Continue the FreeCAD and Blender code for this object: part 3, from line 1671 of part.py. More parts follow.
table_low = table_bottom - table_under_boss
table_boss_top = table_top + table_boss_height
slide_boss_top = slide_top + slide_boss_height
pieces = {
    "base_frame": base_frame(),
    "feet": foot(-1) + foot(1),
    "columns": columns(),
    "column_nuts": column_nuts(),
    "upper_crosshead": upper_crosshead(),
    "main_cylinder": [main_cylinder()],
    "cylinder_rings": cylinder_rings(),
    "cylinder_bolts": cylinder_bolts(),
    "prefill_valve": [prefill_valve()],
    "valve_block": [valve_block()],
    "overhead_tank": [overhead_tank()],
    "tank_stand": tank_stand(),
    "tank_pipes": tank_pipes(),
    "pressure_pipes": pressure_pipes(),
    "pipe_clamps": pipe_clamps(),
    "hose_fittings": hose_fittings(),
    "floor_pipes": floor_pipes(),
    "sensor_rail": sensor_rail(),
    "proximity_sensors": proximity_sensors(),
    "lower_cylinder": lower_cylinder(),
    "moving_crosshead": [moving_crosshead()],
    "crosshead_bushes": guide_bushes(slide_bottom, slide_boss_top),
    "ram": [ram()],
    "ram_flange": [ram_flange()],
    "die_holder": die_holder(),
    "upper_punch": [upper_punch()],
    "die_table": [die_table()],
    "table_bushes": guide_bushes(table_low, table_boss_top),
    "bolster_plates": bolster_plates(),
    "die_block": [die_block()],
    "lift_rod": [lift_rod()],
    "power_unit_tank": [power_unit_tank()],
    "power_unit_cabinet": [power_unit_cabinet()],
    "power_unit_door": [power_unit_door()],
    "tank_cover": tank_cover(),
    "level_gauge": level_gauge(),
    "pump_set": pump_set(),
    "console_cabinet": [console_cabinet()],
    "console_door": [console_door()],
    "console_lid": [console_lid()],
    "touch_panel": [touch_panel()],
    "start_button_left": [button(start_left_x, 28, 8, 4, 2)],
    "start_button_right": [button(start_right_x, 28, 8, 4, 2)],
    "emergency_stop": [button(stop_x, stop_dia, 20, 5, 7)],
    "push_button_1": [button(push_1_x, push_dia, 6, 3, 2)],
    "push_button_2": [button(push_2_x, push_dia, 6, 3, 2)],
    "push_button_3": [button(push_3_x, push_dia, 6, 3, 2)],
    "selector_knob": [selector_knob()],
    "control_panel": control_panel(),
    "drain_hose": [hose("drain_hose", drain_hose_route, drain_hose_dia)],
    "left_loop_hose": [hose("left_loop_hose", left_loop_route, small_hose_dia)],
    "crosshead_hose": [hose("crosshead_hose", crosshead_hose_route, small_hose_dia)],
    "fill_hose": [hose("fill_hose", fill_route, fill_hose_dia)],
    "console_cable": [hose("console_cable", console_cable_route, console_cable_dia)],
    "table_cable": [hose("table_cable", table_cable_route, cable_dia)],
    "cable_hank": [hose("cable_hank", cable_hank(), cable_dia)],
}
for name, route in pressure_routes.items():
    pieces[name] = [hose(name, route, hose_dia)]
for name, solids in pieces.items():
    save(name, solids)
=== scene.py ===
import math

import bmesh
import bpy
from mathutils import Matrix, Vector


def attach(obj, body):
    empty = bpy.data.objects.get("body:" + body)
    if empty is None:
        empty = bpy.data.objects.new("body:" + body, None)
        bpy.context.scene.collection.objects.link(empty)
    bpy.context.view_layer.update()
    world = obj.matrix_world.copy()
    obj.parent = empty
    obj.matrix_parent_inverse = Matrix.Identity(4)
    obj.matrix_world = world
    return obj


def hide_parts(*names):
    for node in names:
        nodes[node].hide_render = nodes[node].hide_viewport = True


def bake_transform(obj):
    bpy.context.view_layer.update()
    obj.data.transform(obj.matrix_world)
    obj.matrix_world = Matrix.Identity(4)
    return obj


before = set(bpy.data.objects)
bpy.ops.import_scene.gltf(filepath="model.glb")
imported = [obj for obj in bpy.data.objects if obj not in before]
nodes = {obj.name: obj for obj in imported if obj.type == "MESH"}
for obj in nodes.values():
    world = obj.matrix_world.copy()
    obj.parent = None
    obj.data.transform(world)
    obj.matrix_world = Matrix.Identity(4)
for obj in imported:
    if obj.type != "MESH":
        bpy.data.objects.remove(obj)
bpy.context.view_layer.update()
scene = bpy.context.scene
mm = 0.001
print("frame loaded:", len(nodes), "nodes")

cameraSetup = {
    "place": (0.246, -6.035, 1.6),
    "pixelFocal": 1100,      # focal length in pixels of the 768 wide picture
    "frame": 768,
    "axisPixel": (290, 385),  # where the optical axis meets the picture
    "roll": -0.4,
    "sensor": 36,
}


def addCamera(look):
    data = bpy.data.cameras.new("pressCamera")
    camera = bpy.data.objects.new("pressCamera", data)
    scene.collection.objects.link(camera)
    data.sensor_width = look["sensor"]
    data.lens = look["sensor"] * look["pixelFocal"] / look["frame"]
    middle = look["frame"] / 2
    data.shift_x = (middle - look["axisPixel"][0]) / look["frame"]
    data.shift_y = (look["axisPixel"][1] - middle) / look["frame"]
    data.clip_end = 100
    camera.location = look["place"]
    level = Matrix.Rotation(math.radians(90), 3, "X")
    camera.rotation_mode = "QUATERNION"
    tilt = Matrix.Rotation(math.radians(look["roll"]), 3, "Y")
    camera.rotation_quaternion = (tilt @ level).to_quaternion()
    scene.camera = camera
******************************
PROBLEM DESCRIPTION: Give again the lines from the one with "for name, route" to the one with "bpy.data.objects.remove(obj)", both lines included, exactly and with no other line.

EXERCISE RESPONSE:
for name, route in pressure_routes.items():
    pieces[name] = [hose(name, route, hose_dia)]
for name, solids in pieces.items():
    save(name, solids)
=== scene.py ===
import math

import bmesh
import bpy
from mathutils import Matrix, Vector


def attach(obj, body):
    empty = bpy.data.objects.get("body:" + body)
    if empty is None:
        empty = bpy.data.objects.new("body:" + body, None)
        bpy.context.scene.collection.objects.link(empty)
    bpy.context.view_layer.update()
    world = obj.matrix_world.copy()
    obj.parent = empty
    obj.matrix_parent_inverse = Matrix.Identity(4)
    obj.matrix_world = world
    return obj


def hide_parts(*names):
    for node in names:
        nodes[node].hide_render = nodes[node].hide_viewport = True


def bake_transform(obj):
    bpy.context.view_layer.update()
    obj.data.transform(obj.matrix_world)
    obj.matrix_world = Matrix.Identity(4)
    return obj


before = set(bpy.data.objects)
bpy.ops.import_scene.gltf(filepath="model.glb")
imported = [obj for obj in bpy.data.objects if obj not in before]
nodes = {obj.name: obj for obj in imported if obj.type == "MESH"}
for obj in nodes.values():
    world = obj.matrix_world.copy()
    obj.parent = None
    obj.data.transform(world)
    obj.matrix_world = Matrix.Identity(4)
for obj in imported:
    if obj.type != "MESH":
        bpy.data.objects.remove(obj)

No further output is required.